Five passengers set sail that day
For a three hour tour, a three hour tour.

The weather started getting rough,
The giant blimp was tossed,
If not for the courage of the fearless crew
Michael would be lost, the fat guy would be lost.

Michael Moore set ground on the shore of this uncharted desert isle
With Estanislao
Alejandro too,
The hundredaire and his wife,
The prostitute
The political prisoner and Maela,
Here on Estanislao's Isle."

Unknown said...

Yes, rent Once. It's an indie movie with a surprise ending! I won't be a spoiler here but it's quite unusual and pleasing.

Marie C: "Vissi d'arte, vissi d'amore..." Brava!

I thought it was bad that they had the military segment, then immediately to the docs that portray them as brutalized savages.

KCFleming said...

A surprise ending?

If it was all a dream, I'm gonna be so PO'd.

;P

Joe said...

For years the Academy Awards has been in desperate search for legitimacy in the eyes of liberal art wonks. Looks like they succeeded this year.

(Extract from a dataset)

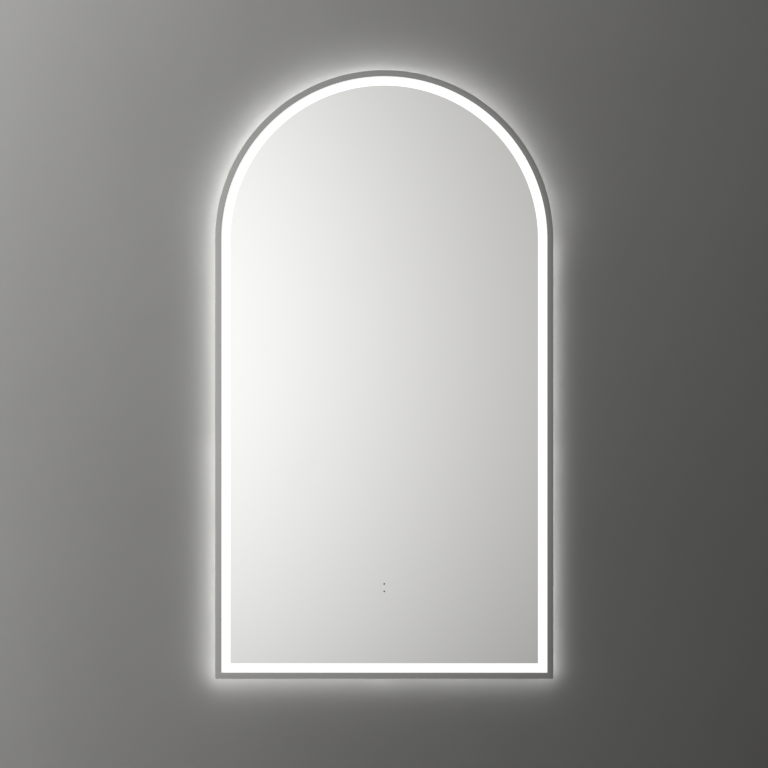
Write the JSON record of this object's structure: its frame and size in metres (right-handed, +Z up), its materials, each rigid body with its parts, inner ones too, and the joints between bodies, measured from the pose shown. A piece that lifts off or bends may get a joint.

I'm curious what the ratings will be (Especially since the only thing worth watching was Dexter, which is great, but definitely not for everyone. I wonder why one of the other networks didn't show one of the actual blockbuster movies from last year.)

blake said...

Quite a few of those big-box-office flicks were better than their nominated counterparts, and all of them had better narratives.

I'm a fan of the Coens (and Anderson) but I don't think either of them really pulled off what they were trying to do.

Unknown said...

No, Pogo, it's not a dream. It's actually clearly moral. I shall say no more.

stylinchicxoxo said...

Marion's performance was incredible in La Vie En Rose.
"A disjointed mess of a biopic about a singularly unpleasant woman."
Edith Piaf was a spectacular singer and Marion did an amazing job at portraying her at so many different moments and ages in life. Marion literally embodied her. For such a young actress, this performance was particularly stellar.

blake said...

I didn't say otherwise, stylinchicxoxo. Nothing in your appraisal of her performance contradicts my appraisal of the movie.

Hell, I should've called it: The Academy loves actors doing impressions.